Some days take significantly more time to illicit enough inspiration to propel me to write. Today happened to be one of those days. This week’s #thoughtfultuesday emerged from a podcast between Sam Harris and Adam Grant. Prior to this podcast, I had not heard of Adam Grant. After one interview, I was intrigued by his work in Organizational Psychology, leading to an exploration of his research. One topic of his extensive research which resonates with me deeply is his depiction of the human condition. Adam suggests that there are three different characteristics, one of these three is akin to a person in their natural state (more simply stated, each individual operates from or employs one characteristic most of the time). These include: the taker, the giver, and the matcher. Takers are self-serving in their interactions; their intent is to determine how you can benefit them. Givers lie on the opposite end of the spectrum and approach interactions with the objective of serving or benefitting the other. In the middle of this spectrum lie matchers, who strive to mirror the other, creating a blend of giving and taking. The majority of people are matchers. Since I am only briefly referring to these characteristics, I have attached Adam Grant's TED Talk, which can be found at the bottom of this post. In Adam's TED Talk, he delves into each of these characteristics in greater detail, speaking to the utility of each of these characteristics and how they can be optimized in the workplace.

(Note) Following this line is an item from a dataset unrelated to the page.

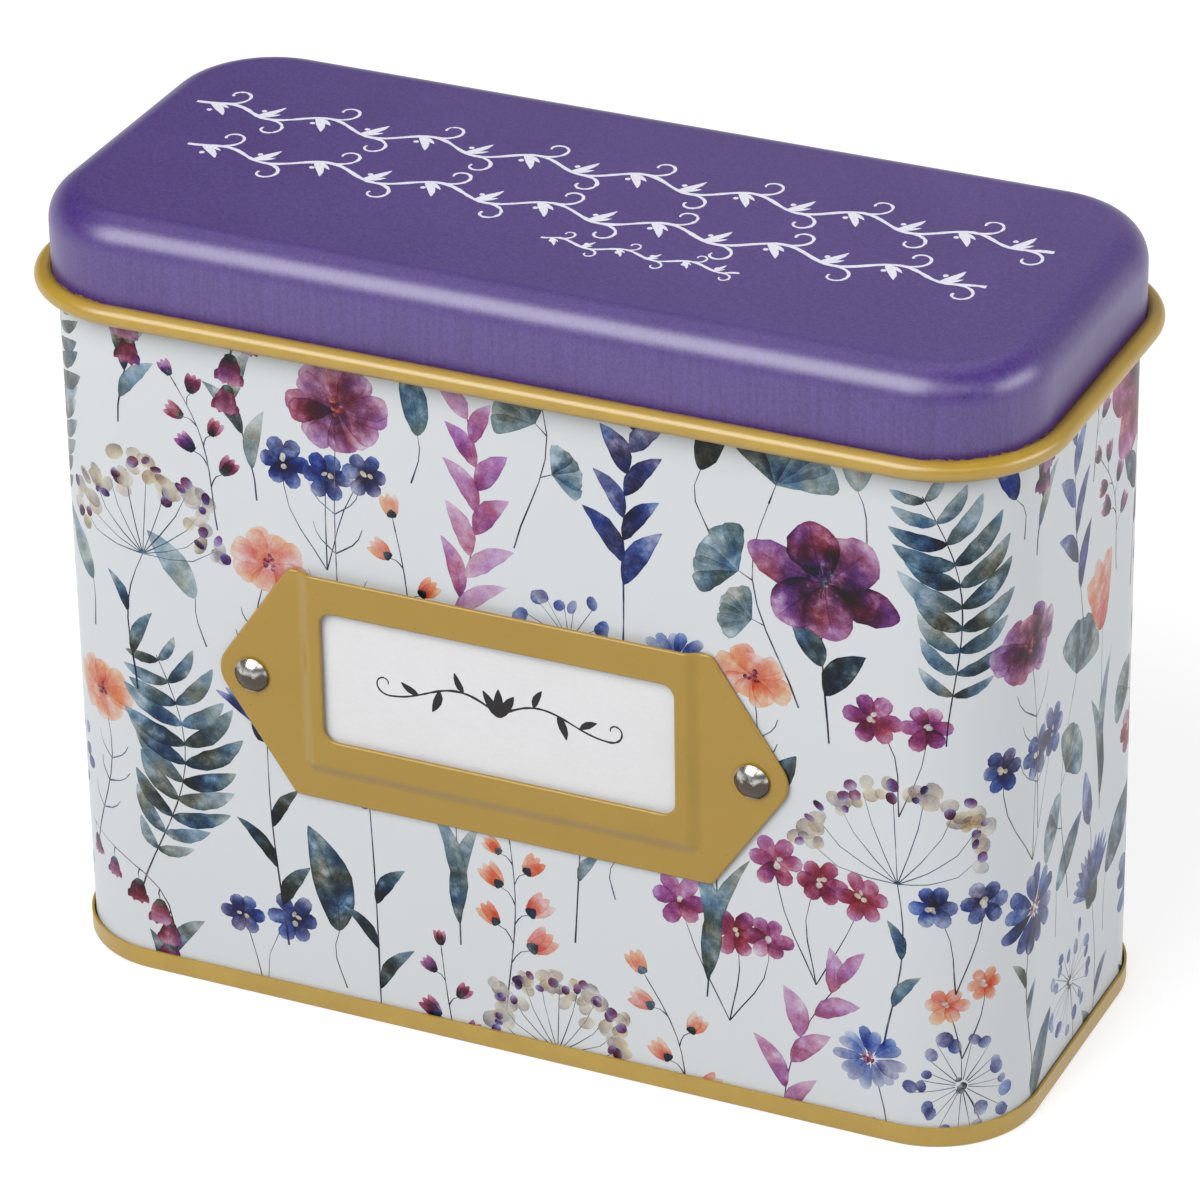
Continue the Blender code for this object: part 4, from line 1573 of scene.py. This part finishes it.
class Finish:
    """A Principled material, and short ways to add the nodes behind its sockets."""

    def __init__(self, name, colour, roughness, metallic=0.0, specular=0.5):
        self.material = bpy.data.materials.new(name)
        self.material.use_nodes = True
        self.nodes = self.material.node_tree.nodes
        self.links = self.material.node_tree.links
        self.shader = self.nodes["Principled BSDF"]
        self.set("Base Color", (*colour, 1.0))
        self.set("Roughness", roughness)
        self.set("Metallic", metallic)
        self.set("Specular IOR Level", specular)
        self.place = self.nodes.new("ShaderNodeTexCoord").outputs["Object"]
        self.material.diffuse_color = (*colour, 1.0)

    def put(self, node, socket, value):
        target = node.inputs[socket]
        if isinstance(value, bpy.types.NodeSocket):
            self.links.new(value, target)
        elif getattr(target, "type", "") == "RGBA" and len(value) == 3:
            target.default_value = (*value, 1.0)
        else:
            target.default_value = value

    def set(self, socket, value):
        self.put(self.shader, socket, value)

    def node(self, kind, sockets, **settings):
        made = self.nodes.new("ShaderNode" + kind)
        for key, value in settings.items():
            setattr(made, key, value)
        for socket, value in sockets.items():
            self.put(made, socket, value)
        return made

    def noise(self, scale, detail=2.0, roughness=0.5, place=None):
        values = {"Vector": place or self.place, "Scale": scale, "Detail": detail, "Roughness": roughness}
        return self.node("TexNoise", values).outputs["Fac"]

    def stretched(self, x, y, z):
        return self.node("Mapping", {"Vector": self.place, "Scale": (x, y, z)}).outputs[0]

    def math(self, operation, *values):
        return self.node("Math", dict(enumerate(values)), operation=operation).outputs[0]

    def times(self, first, second):
        return self.math("MULTIPLY", first, second)

    def plus(self, first, second):
        return self.math("ADD", first, second)

    def spanned(self, value, low, high, new_low, new_high, smooth=False):
        sockets = {"Value": value, "From Min": low, "From Max": high, "To Min": new_low, "To Max": new_high}
        kind = "SMOOTHSTEP" if smooth else "LINEAR"
        return self.node("MapRange", sockets, interpolation_type=kind).outputs[0]

    def swing(self, noise, low, high):
        """Stretch a noise, which mostly stays near its middle, over a new range."""
        return self.spanned(noise, noise_low, noise_high, low, high)

    def mix(self, share, first, second, blend="MIX"):
        made = self.node("Mix", {}, data_type="RGBA", blend_type=blend)
        self.put(made, 0, share)
        self.put(made, 6, first)
        self.put(made, 7, second)
        return made.outputs[2]

    def bump(self, height, strength, distance, below=None):
        sockets = {"Height": height, "Strength": strength, "Distance": distance}
        if below is not None:
            sockets["Normal"] = below
        return self.node("Bump", sockets).outputs[0]

    def dressed(self, colour, roughness, normal):
        """The material, with nodes behind its colour, roughness and normal."""
        self.set("Base Color", colour)
        self.set("Roughness", roughness)
        self.set("Normal", normal)
        return self.material


def print_finish():
    """White coat and washes of paint, dark where the wet paint pooled, under a clear varnish."""
    finish = Finish("printed_tin", paper, 0.32, 0.0, 0.22)
    light = finish.node("Attribute", {}, attribute_name="print_light").outputs["Color"]
    marks = finish.node("Attribute", {}, attribute_name="print_place")
    parts = finish.node("SeparateColor", {"Color": marks.outputs["Color"]})
    share, across, vein = parts.outputs
    chance = marks.outputs["Alpha"]
    away = finish.math("ABSOLUTE", across)
    edge = finish.spanned(away, 0.82, 1.0, 0.0, 1.0, True)
    tip = finish.spanned(share, 0.92, 1.0, 0.0, 1.0, True)
    rim = finish.math("MAXIMUM", edge, tip)
    pools = finish.spanned(finish.noise(260, 3.0, 0.62), 0.32, 0.68, 0.38, 1.80)
    grains = finish.swing(finish.noise(4200, 2.0, 0.6), 0.82, 1.18)
    middle = finish.spanned(away, 0.0, 0.07, 1.0, 0.0, True)
    slant = finish.math("SUBTRACT", finish.times(share, 9.0), finish.times(away, 1.6))
    side_veins = finish.spanned(finish.math("PINGPONG", slant, 0.5), 0.0, 0.09, 1.0, 0.0, True)
    veins = finish.times(vein, finish.math("MAXIMUM", middle, finish.times(side_veins, 0.45)))
    depth = finish.plus(finish.times(pools, grains), finish.times(rim, 0.30))
    depth = finish.plus(depth, finish.times(veins, 0.34))
    depth = finish.times(depth, finish.spanned(chance, 0.0, 1.0, 0.64, 1.38))
    aside = finish.node("Mapping", {"Vector": finish.place, "Location": (0.4, 0.7, 0.2)}).outputs[0]
    drift = finish.noise(190, 2.0, 0.5, aside)
    split = finish.node("SeparateColor", {"Color": light})
    powered = []
    for channel, low, high in zip(split.outputs, (0.78, 0.95, 1.20), (1.22, 1.05, 0.80)):
        bend = finish.times(depth, finish.spanned(drift, 0.32, 0.68, low, high))
        powered.append(finish.math("POWER", channel, bend))
    joined = finish.node("CombineColor", dict(enumerate(powered))).outputs[0]
    coat = finish.mix(finish.noise(40, 2.0), (0.546, 0.571, 0.592), (0.556, 0.579, 0.600))
    colour = finish.mix(1.0, coat, joined, "MULTIPLY")
    roughness = finish.swing(finish.noise(900, 3.0), 0.29, 0.35)
    return finish.dressed(colour, roughness, finish.bump(finish.noise(1400, 2.0), 0.05, 0.00002))


gold_tone = (0.366, 0.223, 0.006)


def gold_finish(name):
    """Satin gold lacquer with fine dark specks."""
    finish = Finish(name, gold_tone, 0.34, 0.0, 0.98)
    cloud = finish.noise(160, 3.0)
    speckle = finish.noise(5200, 2.0)
    worn_share = finish.spanned(cloud, 0.35, 0.65, 0.0, 1.0)
    worn = finish.mix(worn_share, (0.350, 0.210, 0.005), (0.382, 0.237, 0.009))
    colour = finish.mix(finish.spanned(speckle, 0.45, 0.70, 0.0, 0.30), worn, (0.30, 0.18, 0.03))
    roughness = finish.swing(cloud, 0.31, 0.37)
    return finish.dressed(colour, roughness, finish.bump(speckle, 0.16, 0.00002))


def purple_finish():
    """Satin purple lacquer with a fine grain. It ends above the bead, in a line ragged at the corners."""
    finish = Finish("purple_lacquer", (0.048, 0.017, 0.158), 0.35, 0.0, 0.96)
    grain = finish.noise(2800, 2.0, 0.7)
    streaks = finish.noise(1, 3.0, 0.6, finish.stretched(1500, 1500, 60))
    cloud = finish.noise(45, 2.0)
    tone = finish.swing(grain, -0.8, 0.8)
    tone = finish.plus(tone, finish.swing(streaks, -0.45, 0.45))
    tone = finish.plus(tone, finish.swing(cloud, -0.2, 0.2))
    tone = finish.spanned(tone, -1.0, 1.0, 0.0, 1.0)
    purple = finish.mix(tone, (0.026, 0.003, 0.108), (0.070, 0.031, 0.208))
    x, y, height = finish.node("SeparateXYZ", {"Vector": finish.place}).outputs
    past_x = finish.math("SUBTRACT", finish.math("ABSOLUTE", x), inner_x)
    past_y = finish.math("SUBTRACT", finish.math("ABSOLUTE", y), inner_y)
    bent = finish.spanned(finish.math("MINIMUM", past_x, past_y), 0.0, 4 * mm, 0.04 * mm, 0.40 * mm, True)
    ragged = finish.times(finish.swing(finish.noise(900, 4.0, 0.8), -1.0, 1.0), bent)
    line = finish.spanned(finish.plus(height, ragged), purple_end_low, purple_end_high, 1.0, 0.0)
    colour = finish.mix(line, purple, gold_tone)
    roughness = finish.swing(grain, 0.33, 0.38)
    return finish.dressed(colour, roughness, finish.bump(grain, 0.42, 0.00004))


def silver_finish():
    finish = Finish("silver_ink", (0.66, 0.65, 0.72), 0.45)
    cover = finish.spanned(finish.noise(2600, 3.0, 0.7), 0.25, 0.55, 0.0, 1.0)
    colour = finish.mix(cover, (0.52, 0.50, 0.62), (0.70, 0.70, 0.76))
    roughness = finish.spanned(cover, 0.0, 1.0, 0.5, 0.4)
    return finish.dressed(colour, roughness, finish.bump(cover, 0.1, 0.00002))


def mustard_finish():
    """Glossy baked mustard paint with a slight flow and a few dark specks."""
    finish = Finish("mustard_paint", (0.340, 0.209, 0.026), 0.22)
    flow = finish.swing(finish.noise(120, 2.0), 0.0, 1.0)
    tone = finish.mix(flow, (0.317, 0.192, 0.022), (0.330, 0.202, 0.025))
    specks = finish.spanned(finish.noise(1900, 2.0, 0.4), 0.755, 0.775, 0.0, 0.7)
    colour = finish.mix(specks, tone, (0.17, 0.10, 0.03))
    roughness = finish.swing(finish.noise(500, 2.0), 0.20, 0.25)
    return finish.dressed(colour, roughness, finish.bump(finish.noise(600, 2.0), 0.10, 0.00003))


def nickel_finish():
    """Bright nickel with painted shade: its lower half is painted dark as a dark reflection, up to a ragged
    line. It is a little dented.
    """
    finish = Finish("nickel", (0.32, 0.30, 0.285), 0.18, 1.0)
    # Painted shade: the lower half of each head is painted dark as a painted dark reflection, below a ragged
    # line up to the bright top
    painted_shade_wobble = finish.swing(finish.noise(900, 3.0), -0.7 * mm, 0.7 * mm)
    height = finish.node("SeparateXYZ", {"Vector": finish.place}).outputs[2]
    ragged = finish.plus(height, painted_shade_wobble)
    painted_lit_share = finish.spanned(ragged, holder_z + 0.2 * mm, holder_z + 1.4 * mm, 0.0, 1.0, True)
    # Dark nickel for the painted shade below, bright nickel for the lit top above
    colour = finish.mix(painted_lit_share, (0.085, 0.070, 0.062), (0.52, 0.50, 0.47))
    roughness = finish.spanned(painted_lit_share, 0.0, 1.0, 0.16, 0.22)
    dents = finish.bump(finish.noise(420, 1.0), 0.35, 0.00016)
    return finish.dressed(colour, roughness, finish.bump(finish.noise(2500, 2.0), 0.08, 0.00002, dents))


def card_finish(name, colour):
    """Uncoated card: fibres, a faint cloudiness and a soft tooth."""
    finish = Finish(name, colour, 0.75, 0.0, 0.25)
    fibres = finish.noise(1, 4.0, 0.7, finish.stretched(900, 2400, 2400))
    cloud = finish.noise(120, 3.0)
    dark = tuple(0.96 * value for value in colour)
    light = tuple(min(1.0, 1.03 * value) for value in colour)
    share = finish.swing(cloud, 0.0, 0.4)
    share = finish.plus(finish.swing(fibres, 0.0, 0.6), share)
    roughness = finish.swing(fibres, 0.68, 0.82)
    return finish.dressed(finish.mix(share, dark, light), roughness, finish.bump(fibres, 0.15, 0.00004))


# Camera
eye_azimuth = math.radians(24.813)
eye_elevation = math.radians(28.647)
eye_roll = math.radians(-0.940)
eye_distance = 0.98239
eye_target = Vector((0.00012, 0.0, 0.06282))
eye_lens = 190.14


def make_camera():
    data = bpy.data.cameras.new("camera")
    data.lens = eye_lens
    data.sensor_width = 36.0
    data.clip_start = 0.05
    data.clip_end = 50.0
    camera = put_in_scene("camera", data)
    flat = math.cos(eye_elevation)
    back = Vector((math.sin(eye_azimuth) * flat, -math.cos(eye_azimuth) * flat, math.sin(eye_elevation)))
    level = Vector((math.cos(eye_azimuth), math.sin(eye_azimuth), 0))
    rise = back.cross(level)
    right = level * math.cos(eye_roll) + rise * math.sin(eye_roll)
    up = rise * math.cos(eye_roll) - level * math.sin(eye_roll)
    place = Matrix((right, up, back)).transposed().to_4x4()
    place.translation = eye_target + back * eye_distance
    camera.matrix_world = place
    bpy.context.scene.camera = camera


# Studio: lamps round the tin, a floor that glows where it is seen, and light low in the surround
floor_radius = 6.0
floor_glow = 0.60
horizon_low = 0.09
horizon_high = 0.19
horizon_light = 1.0
sky_light = 0.15


def softbox(name, place, size, power, aim=(0, 0, 0.07)):
    light = bpy.data.lights.new(name, "AREA")
    light.shape = "RECTANGLE"
    light.size = size[0]
    light.size_y = size[1]
    light.energy = power
    lamp = put_in_scene(name, light)
    lamp.location = place
    lamp.rotation_euler = (Vector(aim) - Vector(place)).to_track_quat("-Z", "Y").to_euler()


def make_studio():
    softbox("key_box", (-0.37, -0.88, 0.96), (1.04, 0.88), 18.2)
    softbox("right_box", (1.10, 0.13, 0.54), (0.85, 0.40), 6.2)
    softbox("corner_box", (0.64, -0.81, 0.94), (0.75, 0.50), 2.4)
    softbox("back_box", (0.30, 1.05, 0.78), (2.18, 0.85), 1.9)
    softbox("top_box", (-0.25, 0.35, 1.37), (1.3, 1.1), 3.8)

    world = bpy.data.worlds.new("studio")
    world.use_nodes = True
    bpy.context.scene.world = world
    nodes = world.node_tree.nodes
    links = world.node_tree.links
    surround = nodes["Background"]
    surround.inputs["Color"].default_value = (1, 1, 1, 1)
    toward = nodes.new("ShaderNodeTexCoord")
    parts = nodes.new("ShaderNodeSeparateXYZ")
    links.new(toward.outputs["Generated"], parts.inputs[0])
    strength = nodes.new("ShaderNodeMapRange")
    strength.interpolation_type = "SMOOTHSTEP"
    strength.inputs["From Min"].default_value = horizon_low
    strength.inputs["From Max"].default_value = horizon_high
    strength.inputs["To Min"].default_value = horizon_light
    strength.inputs["To Max"].default_value = sky_light
    links.new(parts.outputs["Z"], strength.inputs["Value"])
    links.new(strength.outputs[0], surround.inputs["Strength"])

    mesh = bpy.data.meshes.new("floor")
    work = bmesh.new()
    bmesh.ops.create_circle(work, cap_ends=True, segments=96, radius=floor_radius)
    work.to_mesh(mesh)
    work.free()
    floor = put_in_scene("floor", mesh)
    finish = Finish("studio_floor", (0.50, 0.50, 0.50), 0.9, 0.0, 0.0)
    finish.set("Base Color", finish.mix(finish.noise(3, 2.0), (0.495,) * 3, (0.505,) * 3))
    mesh.materials.append(finish.material)
    rays = finish.node("LightPath", {}).outputs
    seen = finish.math("MAXIMUM", rays["Is Camera Ray"], rays["Is Glossy Ray"])
    seen = finish.math("MAXIMUM", seen, rays["Is Transmission Ray"])
    finish.set("Emission Color", (1.0, 1.0, 1.0))
    finish.set("Emission Strength", finish.times(seen, floor_glow))


bpy.context.scene.view_settings.view_transform = "Standard"
gold = gold_finish("gold_lacquer")
white_card = card_finish("white_card", (0.645, 0.645, 0.656))
wall = make_wall([print_finish(), gold])
settle(wall, "body_wall", "body")
make_lid([purple_finish(), gold, silver_finish()])
make_base(gold)
make_holder(mustard_finish())
make_rivets(nickel_finish())
make_label([white_card, card_finish("pen_ink", (0.022, 0.020, 0.021))])
make_packs(white_card)
divider_slots = ["lilac_card", "blue_card", "coral_card", "plum_card", "sage_card", "mustard_card"]
divider_colours = [(0.42, 0.30, 0.52), (0.20, 0.28, 0.48), (0.75, 0.30, 0.17)]
divider_colours += [(0.22, 0.06, 0.12), (0.20, 0.32, 0.30), (0.55, 0.36, 0.09)]
divider_finishes = [card_finish(slot, colour) for slot, colour in zip(divider_slots, divider_colours)]
make_dividers(divider_finishes)
make_camera()
make_studio()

It was of no surprise that I strongly identified with the giver category. As a giver, I find it challenging to be self-serving, especially in the presence of another. I enter each relational transaction with harmony in mind. If my objective seemingly clashes or opposes another, I default to putting it aside and allowing the other to preside. Although this may seem honourable from the periphery, I can assure you that this act of “selflessness” is not without cost. The act of selling-out on the regular creates a state best explained as an empty vessel, leading to distrust, resentment, and burnout. The fallout is an all too familiar existence for me. With time, I find myself increasingly attuned and sensitive to relationships which are founded on the other operating from the stance of a taker. If I am not aware of this during the time of the interaction, my body or mind speaks for me, landing me in a two-day (or more) hibernation. Although this feels unfair and often leads to despair, I recognize that this fairly recent bear-inhabited activity is a gift. If not for it, I would likely continue on the path of the giver until all of my organs are auctioned for charity and I move about as a marionette, only when the puppet-master sees fit.

This is where my true work has taken place over the past year. A giver doesn’t always have to say “YES”, they can say “NO” and still remain a giver. For many this may seem straightforward, but for myself, I have to work against my nature to honour myself. Through my work, I have grown to realize that the hurt left from the taking of others does not compare to the wound of self-betrayal. I will be the first to admit that I have lost count of the number of times I have called my supports in disarray, complaining about how I have been treated and hurt, yet I allow it to happen again and again. Obviously, I like to take the most difficult path to self-discovery. These collective experiences have demonstrated that the greatest disservice I can do to myself is to act outside of my internal honour and integrity. I was once told that we must teach people how to treat us; I parrot this with absolute belief. The only thing prolonging my suffering in each of these experiences was myself; not only was I allowing the taking, but I was spending countless hours obsessing over how hurt I was. I suppose in some shape or form this post is a reclamation of myself and my circumstances. George Horne says it best, “Fool me once, shame on you. Fool me twice, shame on me.”

I am sure as I take responsibility for my role in this play, all of you matchers and takers are thinking you’re off the hook. Newsflash: you are equally responsible for your role. If you are in a taking mood, be cognizant of that mood. Of similar importance, know who you are interacting with. I am fairly certain that takers have a keen sense when they are around givers; these relationships likely flow pretty smoothly (at least in the short term). Just as I advise givers to recognize when they are default-giving, I advise takers to recognize when they are default-taking.

Evidently, it takes all sorts of folks to make the world go ‘round; how cliché, I know. As this week progresses, I invite you to step into self-accountability with me. Find a way to honour yourself in a space that elicits discomfort.